The City of Cape Town has taken an active leadership role in renewable energy deployment, emphasising not just technology change but also the need to improve governance and institutions and to engage key players in the energy transition, from national government to business and civil society. The decoupling of electricity demand from economic growth in the Metropolitan Municipality over the last decade is attributed to energy efficiency and renewable energy interventions in the face of soaring electricity prices and insecure electricity supply in South Africa.
The transport sector, which relies almost exclusively on petrol and diesel, accounts for 62% of Cape Town''s total final energy demand and contributes a third (32%) of the Metro area''s greenhouse gas emissions.

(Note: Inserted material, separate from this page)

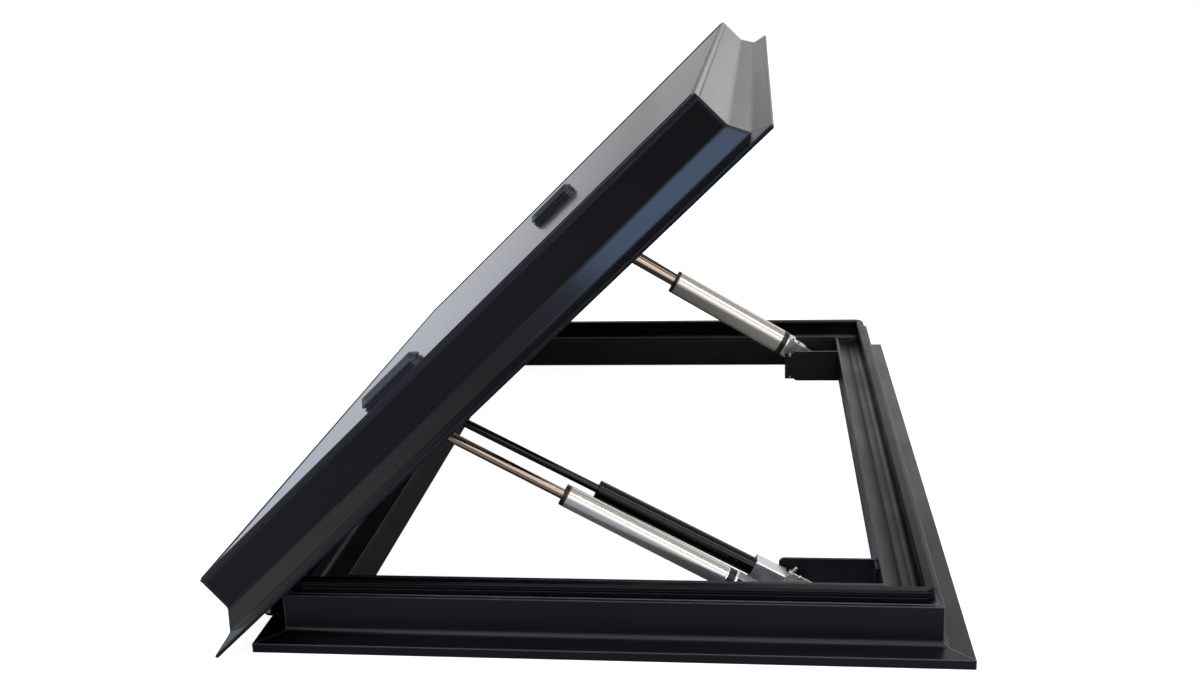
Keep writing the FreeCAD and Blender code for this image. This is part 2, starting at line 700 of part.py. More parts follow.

The sector''s high energy use is largely a result of the city''s sprawling and segregated form, which reflects the legacy of apartheid''s spatial planning. The commercial sector is the second most energy-intensive sector (14% of total final energy demand) followed by households (12%) and industry (12%).
Electricity is the main energy carrier in Cape Town''s non-transport sectors, and because most of the electricity in South Africa comes from high-carbon coal-fired power plants, the built environment accounted for 55% of the city''s greenhouse gas emissions in 2018. Residential electricity use in Cape Town is split largely across cooking, lighting and space heating applications, while in the commercial sector electricity use is dominated by lighting, heating and ventilation in office buildings.
The city benefited from learning by doing. Catalysed by the Energy Efficiency and Demand Side Management Programme, launched by South Africa''s Department of Mineral Resources and Energy, Cape Town began an extensive and ambitious drive in 2008 to improve the energy efficiency of municipal operations, saving a cumulative ZAR 225 million (USD 16 million) through 2019. The City began supporting small-scale "embedded generation" in 2011, making it South Africa''s first city to develop tariffs and rules for distributed renewables and serving as a blueprint for the rest of the country.
Building on earlier roll-outs of solar water heaters in low-income communities, in 2013 Cape Town implemented a programme to promote this technology more widely, helping to reduce energy from one of the highest electricity-consuming end-uses for city households, water heating. By 2015, some 46,000 solar water heaters had been installed city-wide, saving 128,000 MWh per year, creating employment equivalent to 1,300 job-yearsiii, contributing more than ZAR 380 million (USD 27 million) to the local economy and reducing more than 132,000 tonnes of carbon emissions per year.
Cape Town is also honouring its international commitments to climate action. It is a signatory to various initiatives including the Mexico City Pact, CDP, the carbonn Climate Registry, the Covenant of Mayors in Sub-Saharan Africa and the C40 Cities Leadership Programme. The City also has committed to achieving carbon neutrality by 2050, recognising that this will require ambitious actions across all sectors. To translate these commitments into action, Cape Town has woven them into its Integrated Development Plan for the period 2017-2022.
The City''s transport plan includes exploring the potential production and use of biofuels in transport, using renewables for infrastructural facilities such as depots and transport interchanges, and replacing the municipal diesel bus fleet with electric buses (which eventually would be powered with renewables). In a pilot project in early 2018, the City''s "MyCITI" bus rapid transport service added 11 locally manufactured electric buses to its fleet.
Cape Town is working to prepare its power grid for high EV penetration in the near future. The Electric Vehicle Framework includes leveraging EV roll-out and charging to increase the share of renewables in final energy consumption, and is considering requiring public EV charging stations that exceed a specific demand threshold to operate on renewable energy. This energy is expected to be either generated from local solar PV capacity or purchased through a contractual arrangement.